In order to save our children from a future of debt, we will also end the tax breaks for the wealthiest 2 percent of Americans.

There’s more that follows, and much of it reads as though he’s tacking fantastical lie after fantastical lie to his speech as he thinks of them. But these two paragraphs provide enough insight into his political goal.

First, it’s nonsense to think of jobs as “our jobs”. There’s more to economic success than Us Doing Something. Something has to be more than anything. What are we good at? What are others good at? These are economic questions to be sorted, not political questions to be dictated.

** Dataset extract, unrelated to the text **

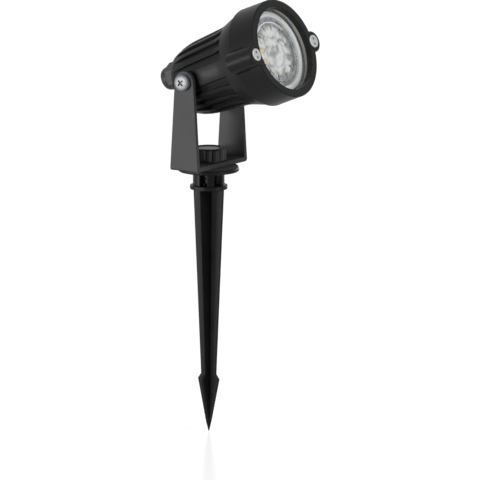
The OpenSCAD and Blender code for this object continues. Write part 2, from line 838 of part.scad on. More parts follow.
module spreader_screws() {
    head_s = spreader_front_s - small_head_h;
    color([0.75, 0.75, 0.75]) on_head() spreader_places() {
        rod(small_screw_r, spreader_back_s - spreader_hole_depth + end_gap, head_s + eps);
        rod(small_head_r, head_s, spreader_front_s - seat_gap / 4);
    }
}

// The driver board's length runs along the head, on the housing's rails.
module driver_board() {
    color([0.1, 0.4, 0.2]) on_head() translate([-driver_half, driver_y, driver_s])
        cube([2 * driver_half, driver_t, driver_len]);
}

// A rod that stands up from the driver board.
module upright(radius, low, high) {
    rotate([-90, 0, 0]) rod(radius, low, high);
}

module driver_capacitors() {
    cap_x = lead_half_gap + lead_r + cap_gap + cap_r;
    color([0.15, 0.15, 0.3]) on_head() for (side = ear_sides)
        translate([side * cap_x, 0, driver_end_s - cap_gap - cap_r])
            upright(cap_r, driver_top, driver_top + cap_h);
}

module driver_choke() {
    color([0.75, 0.4, 0.15]) on_head()
        translate([-choke_r - choke_gap, 0, driver_s + choke_at]) rotate([-90, 0, 0])
            ring(choke_r, choke_hole * choke_r, driver_top, driver_top + choke_h);
}

module driver_chips() {
    color([0.08, 0.08, 0.08]) on_head() for (k = [0, 1])
        translate([chip_places[k].x, driver_top, driver_s + chip_places[k].y]) cube(chip_sizes[k]);
}

module terminal_block() {
    back_s = driver_s + block_at;
    color([0.85, 0.85, 0.82]) on_head() difference() {
        translate([-block_w / 2, driver_top, back_s]) cube([block_w, block_h, block_d]);
        for (side = ear_sides) translate([side * block_hole_half, driver_top + block_hole_h, 0])
            rod(block_hole_r, back_s - over, back_s + block_hole_depth);
    }
}

module led_leads() {
    color([0.7, 0.1, 0.1]) on_head() for (side = ear_sides)
        translate([side * lead_half_gap, 0, 0]) {
            translate([0, lead_y, 0]) rod(lead_r, lead_start_s, board_front_s + lead_past);
            translate([0, 0, lead_start_s + lead_r]) upright(lead_r, driver_top, lead_y);
        }
}

module at_gland() {
    on_head() translate([0, gland_y, 0]) children();
}

module hex_bar(low, high) {
    translate([0, 0, low]) rotate([0, 0, 30]) cylinder(r = hex_corner_r, h = high - low, $fn = 6);
}

module gland_body() {
    color([0.1, 0.1, 0.1]) at_gland() difference() {
        union() {
            hex_bar(gland_hex_s, gland_rear_s - gland_ring_t);
            rod(gland_thread_r, gland_rear_s - gland_ring_t - eps, gland_inner_s);
            rod(spigot_r, spigot_end_s, gland_hex_s + eps);
        }
        rod(seal_r - seal_ledge, spigot_end_s - over, gland_inner_s + over);
        rod(seal_r + tap_fit, spigot_end_s - over, seal_front_s);
    }
}

module gland_ring() {
    color([0.03, 0.03, 0.03]) at_gland()
        ring(gland_thread_r + gland_ring_w, gland_thread_r + tap_fit,
             gland_rear_s - gland_ring_t, gland_rear_s);
}

module gland_seal() {
    color([0.05, 0.05, 0.05]) at_gland() ring(seal_r, seal_hole_r, seal_end_s, seal_front_s);
}

module gland_nut() {
    dome = [for (a = [0 : 18 : 90])
        [dome_end_r + (dome_r - dome_end_r) * cos(a), nut_flat_end_s - dome_len * sin(a)]];
    flat_low = nut_flat_end_s + over;
    flat_end = nut_flat_end_s - nut_chamfer;
    color([0.1, 0.1, 0.1]) at_gland() difference() {
        union() {
            intersection() {
                hex_bar(nut_flat_end_s - over, nut_front_s);
                rotate_extrude() polygon([[0, nut_front_s], [hex_corner_r, nut_front_s],
                    [hex_corner_r, flat_low], [dome_r, flat_end], [0, flat_end]]);
            }
            rotate_extrude() polygon(concat([[0, flat_low], [dome_r, flat_low]], dome,
                [[0, nut_end_s]]));
        }
        rod(spigot_r + seat_gap, spigot_end_s - end_gap, nut_front_s + over);
        rod(seal_r + seat_gap, seal_end_s, spigot_end_s);
        rod(cable_hole_r, nut_end_s - over, seal_end_s);
    }
}

ground_spike();
flange_washer();
yoke_bracket();
knob_washer();
clamp_knob();
heatsink_housing();
pivot_screw(-1);  // pivot_screw_near
pivot_screw(1);  // pivot_screw_far
spring_washers();
front_bezel();
bezel_screws();
front_glass();
glass_gasket();
optic_lens();
lens_holder();
led_board();
led_chips();
board_screws();
thermal_pad();
heat_spreader();
spreader_screws();
driver_board();
driver_capacitors();
driver_choke();
driver_chips();
terminal_block();
led_leads();
gland_body();
gland_ring();
gland_seal();
gland_nut();
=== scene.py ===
import math

import bmesh
import bpy
from mathutils import Matrix, Vector


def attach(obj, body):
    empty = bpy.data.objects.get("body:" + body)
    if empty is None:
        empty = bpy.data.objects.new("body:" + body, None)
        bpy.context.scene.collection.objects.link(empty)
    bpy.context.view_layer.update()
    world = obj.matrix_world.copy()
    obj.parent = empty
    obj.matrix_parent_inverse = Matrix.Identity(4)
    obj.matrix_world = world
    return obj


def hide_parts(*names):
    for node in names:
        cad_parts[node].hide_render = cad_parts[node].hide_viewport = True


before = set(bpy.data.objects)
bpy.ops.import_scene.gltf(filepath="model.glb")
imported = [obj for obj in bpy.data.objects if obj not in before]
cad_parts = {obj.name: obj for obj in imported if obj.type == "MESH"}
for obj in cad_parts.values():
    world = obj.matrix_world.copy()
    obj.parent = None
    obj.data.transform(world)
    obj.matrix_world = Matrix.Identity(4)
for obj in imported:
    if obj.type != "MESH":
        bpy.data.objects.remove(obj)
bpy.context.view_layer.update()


# GROUND SPIKE
# One black moulding of glass-filled nylon. Two crossed ribs taper to a barbed point;
# above the soil collar a windowed post holds the knob's thread, and a flat flange
# carries the bracket. All sizes in this file are in millimetres until a piece is made.
def turned(profile, steps=96):
    """A shape turned about Z from (radius, height) points, on the axis or round a hollow."""
    shape = bmesh.new()
    row = [shape.verts.new((radius, 0, height)) for radius, height in profile]
    pairs = list(zip(row, row[1:]))
    if profile[0][0] > 0:
        pairs.append((row[-1], row[0]))
    edges = [shape.edges.new(pair) for pair in pairs]
    bmesh.ops.spin(shape, geom=row + edges, cent=(0, 0, 0), axis=(0, 0, 1),
                   angle=math.tau, steps=steps, use_merge=True)
    bmesh.ops.remove_doubles(shape, verts=shape.verts, dist=1e-4)
    bmesh.ops.recalc_face_normals(shape, faces=shape.faces)
    return shape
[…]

Second, President Obama is surely aware of how the income tax burden is overwhelmingly shouldered by the highest income earners in America. (There is a difference between wealth and income that President Obama ignores.) We have lost our sense of fairness and balance, but taxing the more productive members of society more will further distort the unfair imbalance, not rectify the problem. President Obama is a politician engaging in populist rhetoric.

KipEsquire provides a concise summary of why progressive taxation is inherently unfair, in the context of President Obama’s newly-proposed budget. Matt Welch explains how President Obama contradicted his statemen’s pose with his own words. Cato @ Liberty’s Daniel Ikenson explores a different explanation (e.g. the high tax burden faced by American corporations) for why American companies outsource “our” jobs.